Agassi wird es darauf ankommen lassen. Ein großer Teil der Motivation, die ihn in all den Jahren angetrieben hat, bestand immer darin, die Dinge in der Entwicklung zu erkennen. Zu begreifen, wie sich aus einem Schlag der nächste ableiten lässt, wie ein Sieg zum nächsten führen kann, und wie es am Ende so aussieht, als habe es an allem nie einen Zweifel gegeben. In Wimbledon hat er 1992 den ersten seiner insgesamt acht Grand-Slam-Titel gewonnen, in Paris 1999 jenen, der ihm am meisten bedeutet. Aber die Verbindung zu den US Open und zu New York ist nicht nur deshalb untrennbar eng, weil er hier vor 20 Jahren zum ersten Mal mitspielen durfte. „Auf dieser Bühne habe ich mich immer wieder beweisen müssen“, sagt Agassi. „Es hat mit einem Mangel an Akzeptanz sowohl beim Publikum als auch bei mir angefangen, aber wir sind uns längst in die Arme gefallen.“ Die Bilder aus diesen 20 Jahren erzählen die Geschichte einer Transformation, vom wilden Teenager mit wallender Mähne zum Kunstprodukt in grellbunten Klamotten, zum geläuterten Sieger, schließlich zum Familienvater, Wohltäter und Guru des Tennis.
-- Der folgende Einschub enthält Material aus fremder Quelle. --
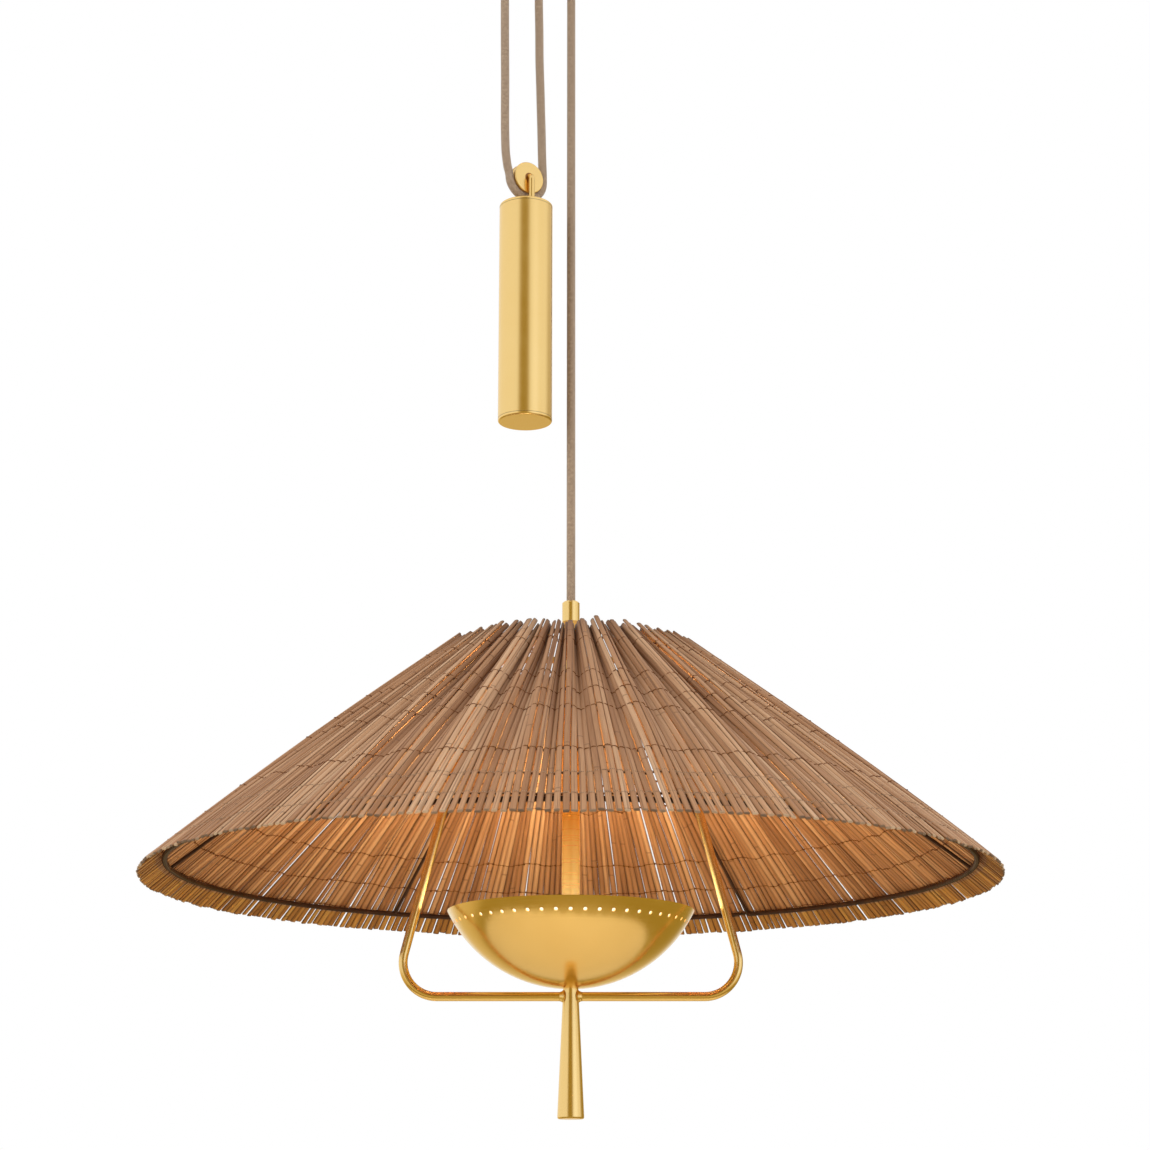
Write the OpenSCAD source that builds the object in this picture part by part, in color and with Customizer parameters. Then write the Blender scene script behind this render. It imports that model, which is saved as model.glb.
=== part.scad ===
// Rise and fall pendant lamp.
// A wide pleated shade of split bamboo hangs on a brass stem over a pierced
// brass bowl. One cord holds the lamp: it climbs to a pulley on the ceiling,
// comes down round the pulley of a counterweight and climbs again to an anchor
// on the ceiling, so the weight travels half as far as the lamp.
// Millimetres, +Z up. The origin is the centre of the ceiling fitting's back
// face, on the ceiling.

/* [Ceiling fitting] */
// Canopy diameter
canopy_d = 133; // [126:1:160]
// Canopy depth below the ceiling
canopy_h = 32; // [29:1:45]
// Canopy sheet thickness
canopy_wall = 1.5; // [1:0.1:2.5]
// Width of the canopy's turned-in rim
canopy_lip = 4.5; // [2:0.5:5]
// Radius of the canopy's lower edge
canopy_edge_r = 4; // [3:0.5:8]
// Mounting plate diameter
plate_d = 110; // [104:1:112]
// Mounting plate thickness
plate_t = 3; // [2:0.5:4]
// Distance between the two ceiling box holes
box_hole_pcd = 88.9; // [80:0.1:92]
// Ceiling box hole diameter
box_hole_d = 5.2; // [4.2:0.1:6.2]
// Load plate thickness
load_plate_t = 3; // [2:0.5:5]
// Load plate width
load_plate_w = 24; // [20:1:30]
// Canopy stud thread diameter
stud_d = 5; // [4:0.5:6]
// Distance between the two canopy studs
stud_pitch = 60; // [50:1:68]
// Terminal block length
terminal_l = 34; // [26:1:36]
// Ground screw diameter
ground_d = 4; // [3:0.5:5]

/* [Cord] */
// Cord diameter
cord_d = 8; // [6:0.5:8.2]
// Angle of the cord's vertical plane to the front view
drop_yaw = 32; // [0:1:60]
// Place of the cord anchor along the cord's plane
anchor_w = -38; // [-42:0.5:-36]
// Cord anchor length below the canopy
anchor_l = 14; // [10:1:20]
// Cord anchor thread diameter
anchor_thread_d = 12; // [11:0.5:13]
// Ceiling down to the top of the lamp's cord grip
lamp_drop = 687; // [600:1:900]
// Ceiling down to the axle of the counterweight's pulley
weight_drop = 281; // [250:1:330]

/* [Pulleys] */
// Diameter of the cord's centre line round a pulley
pitch_d = 36.5; // [36:0.5:40]
// Pulley flange diameter
pulley_d = 31; // [30:0.5:35]
// Pulley width
pulley_w = 12; // [11:0.5:14]
// Pulley axle diameter
axle_d = 6; // [5:0.5:7]
// Bush wall thickness
bush_wall = 1.5; // [1:0.1:2]
// Place of the ceiling pulley along the cord's plane
ceiling_pulley_w = 18.75; // [16:0.25:24]
// Canopy underside down to the ceiling pulley's axle
fork_drop = 26; // [26:0.5:40]
// Fork strip thickness
fork_t = 2; // [1.5:0.1:3]
// Fork strip width
fork_w = 16; // [12:1:20]
// Fork stud thread diameter
fork_stud_d = 8; // [6:1:10]

/* [Counterweight] */
// Counterweight diameter
weight_d = 50; // [44:1:56]
// Counterweight length
weight_l = 215; // [160:1:240]
// Counterweight tube wall
weight_wall = 1.5; // [1:0.1:3]
// Cap and base disc thickness
weight_end_t = 3; // [2:0.5:6]
// Place of the counterweight along the cord's plane
weight_w = -13; // [-16:0.5:-10]
// Pulley axle down to the counterweight's top
stirrup_h = 27; // [24:0.5:40]
// Distance between the two legs of the stirrup
stirrup_pitch = 20; // [20:0.5:24]
// Height of the stirrup nuts
stirrup_nut_h = 5; // [3:0.5:6]

/* [Stem] */
// Stem diameter
stem_d = 16; // [14:0.5:20]
// Stem wall thickness
stem_wall = 1.5; // [1:0.1:2]
// Cord grip length above the stem
grip_l = 19; // [14:1:30]
// Grip top down to the shade's top edge
grip_rise = 43; // [35:1:70]
// Collar height under the spider
collar_h = 10; // [6:1:16]
// Collar diameter
collar_d = 26; // [22:1:30]

/* [Shade] */
// Shade diameter at the rim
shade_d = 762; // [640:1:800]
// Shade diameter over the pleats at the top
shade_top_d = 220; // [200:1:260]
// Shade height
shade_h = 215; // [160:1:260]
// Number of pleats
pleats = 52; // [44:1:56]
// Depth of a pleat at the top edge, square to the slope
pleat_depth = 10.5; // [6:0.5:14]
// Thickness of the sticks
stick_t = 1.8; // [1.2:0.1:2.5]
// Slots round the mat in each of its two rows
slots = 24; // [6:1:24]
// Hoop wire diameter
hoop_d = 4.5; // [3:0.5:6]
// Rib wire diameter
rib_d = 3; // [2:0.5:3]
// Number of ribs
ribs = 6; // [4:1:12]
// Rim back along the slope to the lower hoop
hoop_inset = 26.7; // [20:0.1:60]
// Top edge down to the spider
spider_inset = 10; // [8:0.5:14]
// Spider bar width
spider_w = 14; // [10:1:18]
// Spider bar thickness
spider_t = 3; // [2:0.5:5]

/* [Bowl] */
// Bowl rim diameter
bowl_d = 218.2; // [180:0.1:240]
// Bowl depth
bowl_depth = 67.6; // [55:0.1:85]
// Bowl sheet thickness
bowl_wall = 1.2; // [0.8:0.1:2]
// Shade rim down to the bowl rim
bowl_gap = 24.7; // [5:0.1:60]
// Number of holes below the bowl rim
bowl_holes = 52; // [24:1:72]
// Hole diameter
bowl_hole_d = 3.3; // [2:0.1:5]
// Rim down to the row of holes
bowl_hole_drop = 11; // [8:0.5:20]
// Lamp plate diameter
lamp_plate_d = 100; // [92:1:100]
// Lamp plate thickness
lamp_plate_t = 1.5; // [1:0.1:3]
// Bowl floor up to the lamp plate
lamp_plate_rise = 13; // [12:0.5:20]
// Distance between opposite lampholders
holder_pitch = 72; // [60:1:76]
// Lampholder diameter
holder_d = 18; // [16:0.5:22]
// Lampholder height
holder_h = 18; // [14:0.5:24]
// Bulb glass diameter
bulb_d = 15; // [13:0.5:18]
// Bulb length above the lampholder
bulb_l = 36; // [28:1:44]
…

In 20 Jahren kann man eine Menge Spiele gewinnen – bisher genau 868 –, aber die Zahl der Menschen, die er in dieser Zeit für sich gewann, ist um ein Vielfaches höher. Der amerikanische Tennisverband (Usta) stellte seine diesjährige Kampagne für die US Open ganz auf Agassi („die Legende“) ab, und selbst dessen Konkurrenten finden, das habe er verdient.

Wie der Abschied des Vielgeliebten aussehen wird, drängt all jene Fragen in den Hintergrund, die man sich normalerweise beim letzten Grand-Slam-Turnier dieses Jahres stellen würde. Ob sich Roger Federer und Rafael Nadal zum dritten Mal nach Paris und Wimbledon beim Gipfeltreffen im Finale begegnen werden. Wie weit es der zuletzt imponierend gut spielende Andy Roddick mit seinem neuen Coach Jimmy Connors bringen wird. Ob Maria Scharapowa reif für ihren zweiten Grand-Slam-Titel ist und ob Serena Williams nach langer Pause wieder Anschluss finden kann. Und als kleine nationale Ergänzung: Wo der Weg von Tommy Haas und Anna-Lena Grönefeld, den Besten der insgesamt 14 Deutschen in New York, enden wird.

Das ist Beiprogramm, bis auf weiteres. Gil Reyes, der Agassi seit 17 Jahren als Fitnesscoach, aber vor allem als enger Freund begleitet und großen Anteil an dessen Entwicklung hat, sagt, dass er ihn natürlich gedanklich, körperlich und emotional darauf vorbereitet habe, die US Open zu gewinnen. Vor allem aber darauf, die letzten Reserven zu mobilisieren. Und genau das wird Andre Kirk Agassi beim 326. und letzten Turnier seiner Karriere tun.